Una musica sotto controllo dunque, quella che ci presenta Bovi. Più vera ma meno “romantica” di quanto immaginassimo: del resto nessun organizzatore (Ezio Radaelli, uno dei più importanti in assoluto – da Sanremo al Cantagiro – fu accostato dai magistrati romani al faccendiere più volte arrestato Flavio Carboni, a Enrico De Pedis della banda della Magliana, persino al giornalista assassinato Mino Pecorelli) o locale può prescindere dal nulla-osta rilasciato dalle autorità di pubblica sicurezza. E lo stesso accadeva nei Paesi anglosassoni, dove l’intelligence aveva ruoli che andavano ben oltre il controllo della musica, arrivando a far supporre mansioni di guida e manipolazione: molti artisti sono figli di militari (da Frank Zappa a Jim Morrison) o di agenti dei servizi (da Jackson Browne a David Crosby), mentre lo stesso manager di Hendrix e degli Animals era stato – e forse rimase – membro dell’MI5 britannico.
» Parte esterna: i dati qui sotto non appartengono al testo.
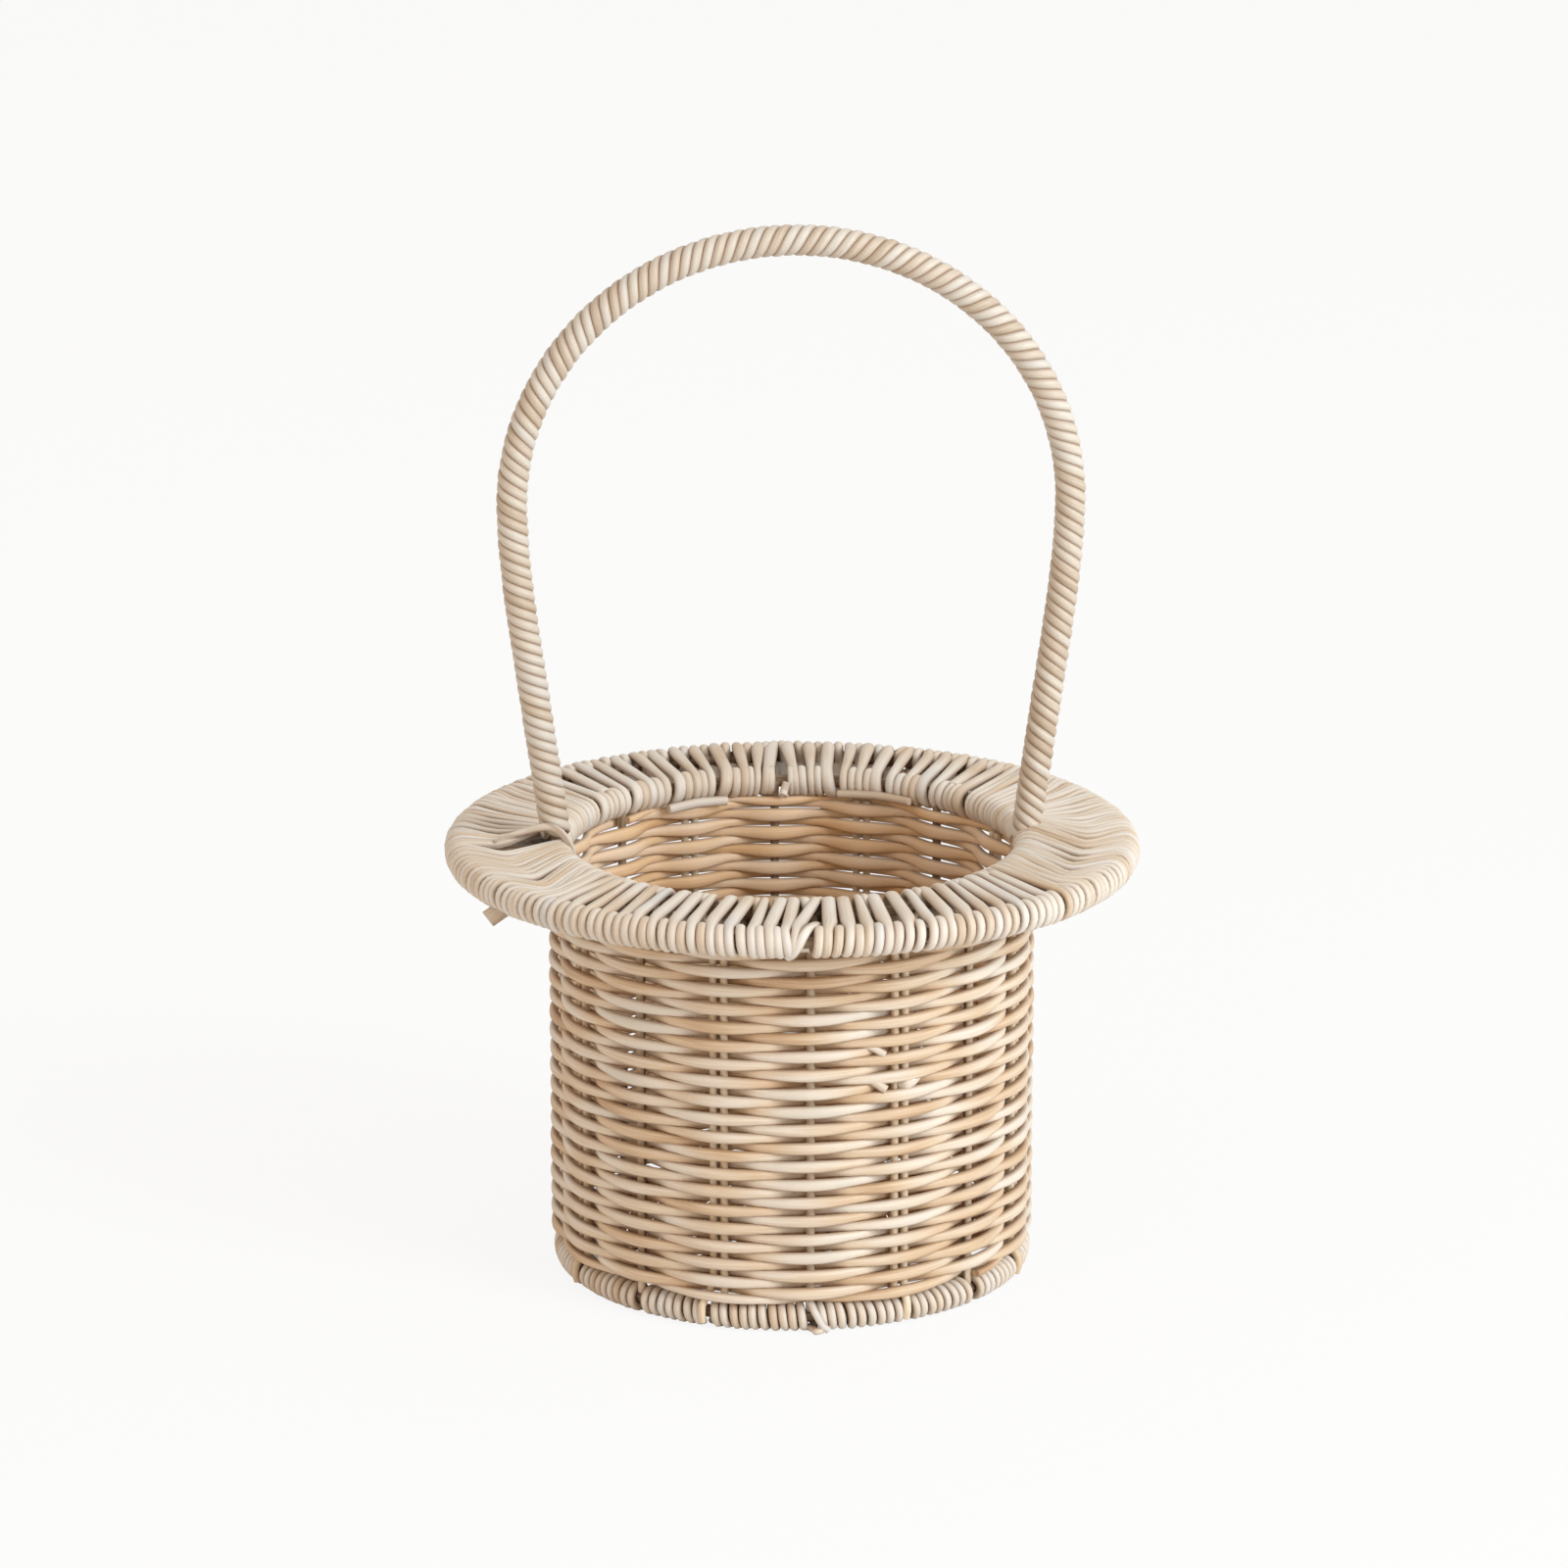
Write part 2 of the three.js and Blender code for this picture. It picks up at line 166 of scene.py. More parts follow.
def strand(path, side, half_width, half_thickness, facets=10, square=1.0):
    """A closed strand along the points of a path. Its section is cos(a) half widths along the side
    and sin(a) half thicknesses along the third direction, each raised to the power square, so
    below 1 it grows a squarer section. Gives points, the same points as if the strand lay
    straight along X, how far each is towards its sides from 0 to 1, the quads and the end caps."""
    count = len(path)
    along = unit(np.gradient(path, axis=0))
    wide = unit(side - (side * along).sum(1, keepdims=True) * along)
    thick = np.cross(along, wide)
    angle = np.arange(facets) * 2 * np.pi / facets
    cosine = np.sign(np.cos(angle)) * np.abs(np.cos(angle)) ** square
    sine = np.sign(np.sin(angle)) * np.abs(np.sin(angle)) ** square
    across = np.broadcast_to(half_width, count)[:, None] * cosine
    through = np.broadcast_to(half_thickness, count)[:, None] * sine
    points = path[:, None] + across[..., None] * wide[:, None] + through[..., None] * thick[:, None]
    steps = np.linalg.norm(np.diff(path, axis=0), axis=1)
    length = np.concatenate([[0], np.cumsum(steps)])
    straight = np.stack([np.broadcast_to(length[:, None], across.shape), across, through], -1)
    edge = np.broadcast_to(np.abs(np.cos(angle)), across.shape)
    number = np.arange(count * facets).reshape(count, facets)
    after = np.roll(number, -1, axis=1)
    quads = np.stack([number[:-1], after[:-1], after[1:], number[1:]], -1).reshape(-1, 4)
    caps = [number[0, ::-1], number[-1]]
    return points.reshape(-1, 3), straight.reshape(-1, 3), edge.ravel(), quads, caps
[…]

Bovi ci svela tutto questo e molto altro ancora, dal grande gangster Joe Adonis che aiutò gli esordi di Mina (di lui si sta preparando una fiction tv sceneggiata dal Nostro) a Enrico Rovelli, storico organizzatore e manager, cacciato da Vasco Rossi perché collaboratore dei servizi segreti, dai pericolosissimi capelloni Rokes, che cantavano di antimilitarismo e droga (il loro chitarrista Johnny Charlton fu uno dei pochi che si accorsero di essere “sotto controllo”), a William King Harvey, il referente CIA di Roma, frequentatore abituale del Piper di Patty Pravo e Renato Zero. E via elencando, in un tourbillon che rivela come “la musica compie miracoli: in queste Note segrete, tra spie e banditi, gli eroi sono loro, gli artisti”.